Let’s be very clear here- I made a dumb, amateurish mistake. You don’t book yourself on separate tickets with a 45 minute connection on two airlines without an interline agreement. You just don’t. And you certainly don’t do it when your connecting flight is a non-cancellable, non-changeable mistake fare.
If anyone ever scores a mistake fare in the future that requires positioning, let me tell you that you need to give yourself plenty, plenty of time to make your connection and whatever you do, have a Plan B. Me going into this without any backup at all was asking for trouble, and it’s by the sheer grace of God that I now sit in a Philadelphia hotel room typing this post.

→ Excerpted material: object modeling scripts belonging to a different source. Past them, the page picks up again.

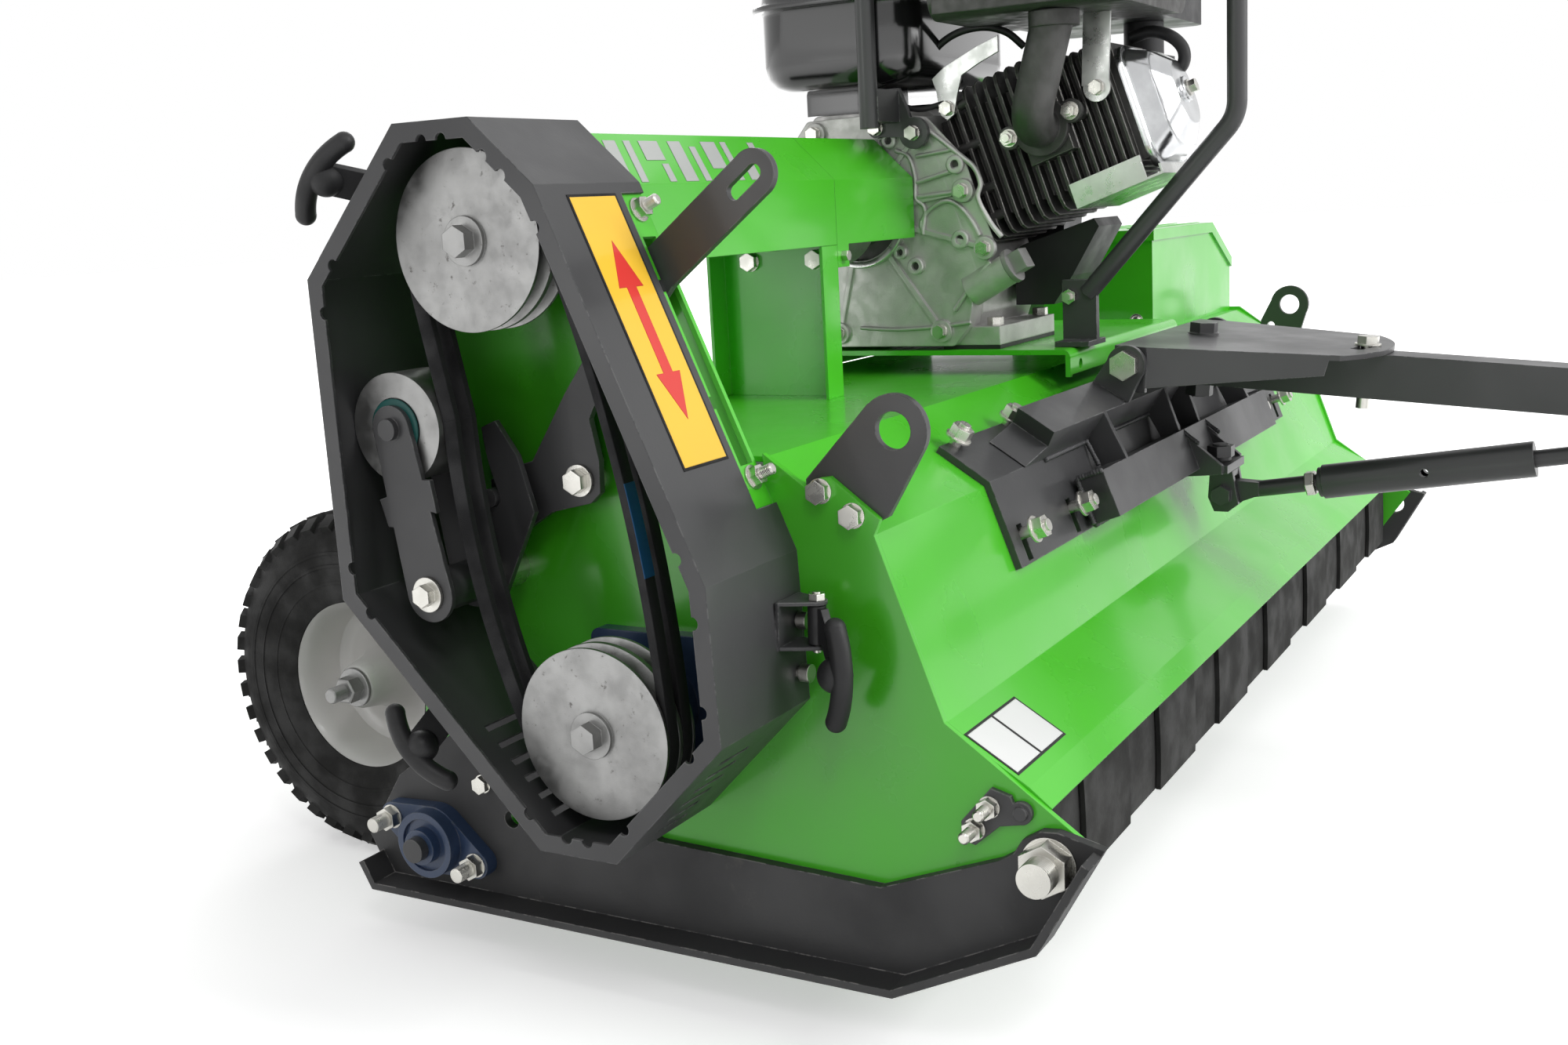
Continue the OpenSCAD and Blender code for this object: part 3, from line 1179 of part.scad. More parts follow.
// Fasteners
module fasteners_deck() home() color(zinc) {
  for (p = eye_bolts) xbolt(xn, p[0], p[1], 15, 8, 5, 18);
  for (p = tri_bolts) xstud(xn - 4, p[0], p[1], 13, 8, 4, 20);
  for (p = tri_bolts) xcyl(p[0], p[1], 4, xn - 4.1, xn + 5, 20);
  xstud(xn - 8, -304, 146, 32, 15, 12, 30);
  xcyl(-304, 146, 12, xn - 8.1, xn, 24);
  // Bolts of the roller bearing
  for (s = [-1, 1]) {
    xstud(xn - 20, roller_y + s * 45 * cos(bear_a), roller_z + s * 45 * sin(bear_a), 17, 10, 6, 24);
    xcyl(roller_y + s * 45 * cos(bear_a), roller_z + s * 45 * sin(bear_a), 6, xn - 20.1, xn, 20);
  }
  xbolt(xn - 8, 176, 139, 13, 7, 4, 8);
  // Pins of the lever and of the tensioner arm
  xcyl(lev_y, lev_z, 8, xn - 20, xn + plate_t, 32);
  xcyl(lev_y, lev_z, 12, xn - 21, xn - 18.3, 32);
  translate([xn - 29, lev_y, lev_z]) rotate([0, 90, 0]) cylinder(r = 9.2, h = 8.01, $fn = 6);
  xcyl(lev_y, lev_z, 11, xn - 11.7, xn, 32);
  xcyl(arm_y, arm_z, 10, xn - 100, xn + plate_t, 32);
  xcyl(arm_y, arm_z, 15, xn - 44.7, xn - 33.3, 32);
  xcyl(arm_y, arm_z, 15, xn - 27.7, xn, 32);
  xcyl(arm_y, arm_z, 13, xn - 101, xn - 98.3, 32);
  translate([xn - 108, arm_y, arm_z]) rotate([0, 90, 0]) cylinder(r = 8.5, h = 7.01, $fn = 6);
  // Studs of the guide
  for (s = guide_studs)
    translate([xn - 12, w_top[0], w_top[1]]) rotate([w_ang, 0, 0]) translate([0, s, 2.8])
      rotate([180, 0, 0]) {
      cylinder(r = 9, h = 1.6, $fn = 24);
      cylinder(r = 7.5, h = 8, $fn = 6);
      translate([0, 0, -4]) cylinder(r = 4, h = 22, $fn = 20);
    }
  // Screws of the case wall
  for (z = [262, 300]) {
    ycyl(xn - 12, z, 4, -134, -121.2, 20);
    ycyl(xn - 12, z, 6.5, -134, -126.6, 20);
  }
  // Bolts of the tunnel bracket and the clutch cover
  for (y = [drive_y - 40, drive_y + 28]) xbolt(-320.5, y, 534, 15, 8, 5, 3.5);
  ycyl(-306, drive_z - 34, 5, drive_y - 66, drive_y - 60.1, 6);
  // Latch pins
  for (l = latches) bar(l[0] - unit(l[2]) * 20, l[0] + unit(l[2]) * 23, 3, 20);
  for (l = latches) bar(l[0] + unit(l[2]) * 17.2, l[0] + unit(l[2]) * 22, 6.3, 6);
}

module fasteners_hitch() home() color(zinc) {
  for (x = bolt_x) {
    translate([x, -144, 387.6] + [0, -3.268, 5.032]) rotate([33, 0, 0]) hitch_bolt();
    translate([x, -204, 319.5] + [0, -5.62, 2.1]) rotate([69.5, 0, 0]) hitch_bolt();
  }
  // Bolts of the pitch hinge
  for (s = [-1, 1]) {
    xcyl(pit_y, pit_z, 8, hx + s * (ear_x - 3) - 14, hx + s * (ear_x - 3) + 14, 32);
    translate([hx + s * (ear_x + 11) - 4.7, pit_y, pit_z]) rotate([0, 90, 0]) cylinder(r = 13.8, h = 9.4,
      $fn = 6);
    translate([hx + s * (ear_x - 17) - 4.7, pit_y, pit_z]) rotate([0, 90, 0]) cylinder(r = 10.4, h = 9.4,
      $fn = 6);
  }
}
module hitch_bolt() {
  translate([0, 0, 0.2]) cylinder(r = 11, h = 2, $fn = 24);
  translate([0, 0, 2.1]) cylinder(r = 9.5, h = 9, $fn = 6);
  translate([0, 0, -16]) cylinder(r = 5, h = 30, $fn = 20);
}

module fasteners_engine() home() color(zinc) {
  for (b = cover_bolts) {
    g = (b == cover_bolts[4] || b == cover_bolts[5]) ? 11.2 : 5;
    xbolt(ex - g, drive_y + b[0], drive_z + b[1], 12, 8, 4, g + 8);
  }
  // Bolts of the exhaust flange, the strap, the bracket plate and the valve cover
  bore_frame() for (s = [-1, 1]) translate([0, port_y + 2, port_z + s * 32]) {
    translate([-84, 0, 0]) rotate([0, 90, 0]) cylinder(r = 8.5, h = 1.7, $fn = 24);
    translate([-91, 0, 0]) rotate([0, 90, 0]) cylinder(r = 7, h = 7.1, $fn = 6);
    translate([-94, 0, 0]) rotate([0, 90, 0]) cylinder(r = 4, h = 28, $fn = 20);
  }
  xbolt(-124.4, strap_p[0], strap_p[1], 12, 7, 4, 14);
  xbolt(-128.4, bracket_p[0], bracket_p[1], 12, 7, 4, 14);
  bore_frame() translate([6, -2, 318.6]) {
    cylinder(r = 8, h = 1.5, $fn = 24);
    cylinder(r = 6.5, h = 8, $fn = 6);
  }
  // Foot bolts
  for (x = [ex + 24, ex + 146]) for (y = [-130, 98])
    translate([x, drive_y + y, drive_z - 113]) cylinder(r = 8, h = 8, $fn = 6);
  xcyl(-124, 482, 4, -112, -88, 20);
  translate([-107, -124, 482]) rotate([0, 90, 0]) cylinder(r = 7.5, h = 6, $fn = 6);
}

// Place of the whole machine
// Shift that puts the middle of the whole machine over the origin
nose_dy = bar_y0 - bar_len - 70 - pit_y;
nose_y = pit_y + nose_dy * cos(bar_tilt) - 18.7 * sin(bar_tilt);
shift_x = -(xn - case_d + xf + shaft_out) / 2;
shift_y = -(nose_y + wheel_y + wheel_d / 2) / 2;
// Assembly
deck_shell();
side_plate_near();
side_plate_far();
skids();
belt_case();
drive_tunnel();
clutch_cover();
tunnel_bracket();
engine_platform();
battery_box();
lifting_eyes();
hitch_base();
hitch_frame();
flap_rod();
bearing_housings();
wheel_arms();
crankcase();
cylinder_barrel();
valve_cover();
engine_brackets();
oil_caps();
exhaust();
muffler();
fuel_tank();
air_filter();
carburettor();
fan_shroud();
guard_frame();
engine_mounts();
belts();
fasteners_deck();
fasteners_hitch();
fasteners_engine();
drive_pulley();
drive_shaft();
rotor();
rotor_pulley();
flails_a();
flails_b();
flails_c();
tensioner_arm();
tensioner_roller();
lever();
latch_top();
latch_low();
latch_front();
roller();
tyre_near();
rim_near();
tyre_far();
rim_far();
hitch_plate();
drawbar();
drawbar_lug();
lock_bolt();
turnbuckle_swivel();
turnbuckle_eye();
turnbuckle_tube();
turnbuckle_rod();
flaps();
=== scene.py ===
import json
import math

import bmesh
import bpy
from mathutils import Matrix, Vector

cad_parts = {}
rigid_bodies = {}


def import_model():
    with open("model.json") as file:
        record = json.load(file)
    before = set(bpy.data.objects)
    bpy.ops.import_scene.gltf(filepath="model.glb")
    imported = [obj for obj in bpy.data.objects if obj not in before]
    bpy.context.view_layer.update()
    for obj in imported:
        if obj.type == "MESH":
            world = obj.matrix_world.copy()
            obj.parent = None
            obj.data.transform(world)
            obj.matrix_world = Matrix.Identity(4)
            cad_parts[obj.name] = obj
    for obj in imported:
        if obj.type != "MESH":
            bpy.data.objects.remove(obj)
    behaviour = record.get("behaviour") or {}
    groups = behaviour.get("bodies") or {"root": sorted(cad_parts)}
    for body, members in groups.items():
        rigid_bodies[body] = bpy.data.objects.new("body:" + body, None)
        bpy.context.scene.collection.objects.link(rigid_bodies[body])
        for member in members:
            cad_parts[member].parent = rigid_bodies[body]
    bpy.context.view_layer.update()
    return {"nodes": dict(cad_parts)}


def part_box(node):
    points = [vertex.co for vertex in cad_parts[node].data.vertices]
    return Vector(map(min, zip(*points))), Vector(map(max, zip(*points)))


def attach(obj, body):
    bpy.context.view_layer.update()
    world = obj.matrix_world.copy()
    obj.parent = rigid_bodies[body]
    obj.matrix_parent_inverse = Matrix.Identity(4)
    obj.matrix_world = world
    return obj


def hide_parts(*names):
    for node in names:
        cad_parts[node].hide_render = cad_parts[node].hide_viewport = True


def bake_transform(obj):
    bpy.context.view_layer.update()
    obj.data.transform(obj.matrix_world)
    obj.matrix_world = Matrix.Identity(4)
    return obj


for o in list(bpy.data.objects):
    bpy.data.objects.remove(o)

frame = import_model()
nodes = frame["nodes"]

X = Vector((1, 0, 0))
Z = Vector((0, 0, 1))

# The source works in its own frame; these shifts put it over the middle of the box, in mm
SX, SY = 37.0, 311.686

# Places of the source that the details share, in mm, as (y, z)
CRANK = (75.0, 570.0)
ROTOR = (0.0, 226.0)
IDLER = (153.0, 440.0)
ROLLER = (224, 88)
WHEEL = (415, 165)
FLAP_ROD = (-283, 177)
CASE_TOP = (-9.7, 603.8)

# Places across the machine, as x in mm: deck's near side, hitch, crankcase cover, wheels
SIDE_X = -657.5
HITCH_X = -16
COVER_X = -149.2
WHEEL_X = 499


def at(x, y, z):
    """Point of the scene in metres from a point of the source in mm."""
    return Vector(((x + SX) / 1000, (y + SY) / 1000, z / 1000))


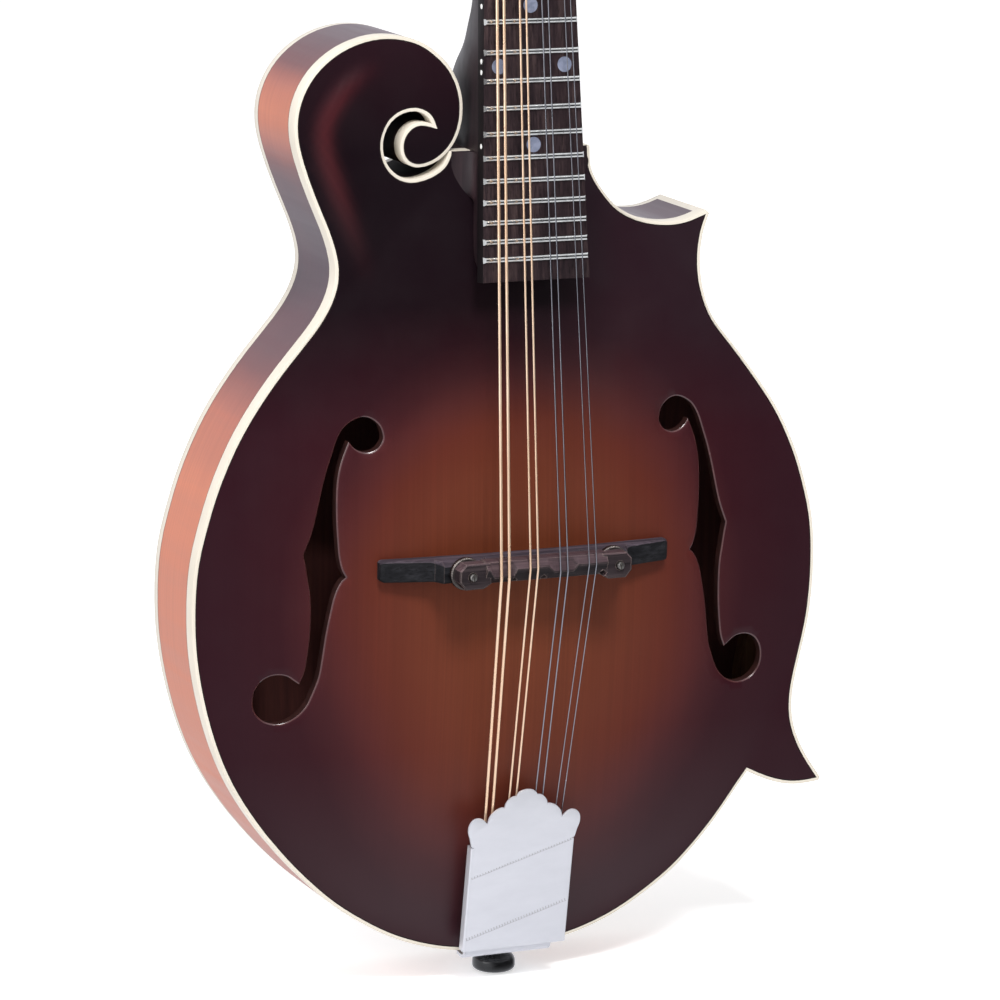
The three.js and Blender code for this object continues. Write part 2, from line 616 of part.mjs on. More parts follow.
// ---- fingerboard, riser, heel cap and nut ----
function fingerboard() {
  const start = alongNeck(BOARD_END_Z);
  const end = NUT_AT - GAP;
  const startHalf = boardHalfWidth(start);
  const endHalf = boardHalfWidth(end);
  const plan = [[-startHalf, start], [startHalf, start], [endHalf, end], [-endHalf, end]];
  let board = neckSolid(prismY(plan, 0, BOARD_T));
  // fret section: y, z from the fret line
  const section = [[0.4, -1.1], [-0.6, -1.1], [-1.05, -0.45], [-1.05, 0.45], [-0.6, 1.1], [0.4, 1.1]];
  for (let n = 1; n <= FRETS; n++) {
    const along = alongNeck(SCALE * 2 ** (-n / 12));
    const half = boardHalfWidth(along) - 0.15;
    board = board.add(neckSolid(prismX(section.map(([y, z]) => [y, along + z]), -half, half)));
  }
  return board;
}

// Extension of the neck that carries the fingerboard over the soundboard
function fingerboardRiser() {
  const outline = [
    [-25.5, 147.6], [-25.5, 141.5], [-22.5, 134.5], [-18.4, 130.5], [-18.4, 106.5],
    [18.4, 106.5], [18.4, 130.5], [22.5, 134.5], [25.5, 141.5], [25.5, 147.6],
  ];
  const behindBoard = neckSolid(box(-60, 60, BOARD_UNDER, 80, alongNeck(BOARD_END_Z) - 20, 12));
  return biggest(solidY(outline, -60, 20).intersect(behindBoard).intersect(spaceBeforeTop));
}

function heelCap() {
  const outline = [
    [-12.4, JOINT_Z + 1.8], [12.4, JOINT_Z + 1.8], [12, 161], [11, 167], [7, 171],
    [0, 172.6], [-7, 171], [-11, 167], [-12, 161],
  ];
  return prismY(outline, DEPTH + 0.1, DEPTH + 2.1);
}

function nut() {
  const section = [[4.9, 0], [-1.7, 0], [-2.4, 1.4], [-1.8, 4.6], [4.9, 4.6]]
    .map(([y, z]) => [y, z + NUT_AT + 0.1]);
  const slots = STRINGS.map(({ nutX, gauge }) => {
    const half = gauge / 2 + 0.15;
    return neckSolid(box(nutX - half, nutX + half, -6, -1.1, NUT_AT - 2, NUT_AT + 8));
  });
  return biggest(cut(neckSolid(prismX(section, -NUT_HALF + 0.1, NUT_HALF - 0.1)), ...slots));
}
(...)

Throughout the entire ordeal I was praying for two things- the first was that I’d be able to make my flight, but the second, and perhaps more important thing, was for the strength and clarity of mind to sort things out even if I missed it. And, let’s be clear, this wasn’t a life or death thing. Worse come to worse, I’d lose a vacation I wasn’t even intending to take before the deal came up. Which is why it amazes me all the more that God provided a way for something that in the grand scheme of things isn’t that important. This is the post I shared on Instagram summarizing the experience:
Oh, and I was so certain my bag wouldn’t make the flight, but it turned out to be one of the first off the carousel in PHL.
So yes, that’s my very interesting positioning flight. Now please don’t do what I did.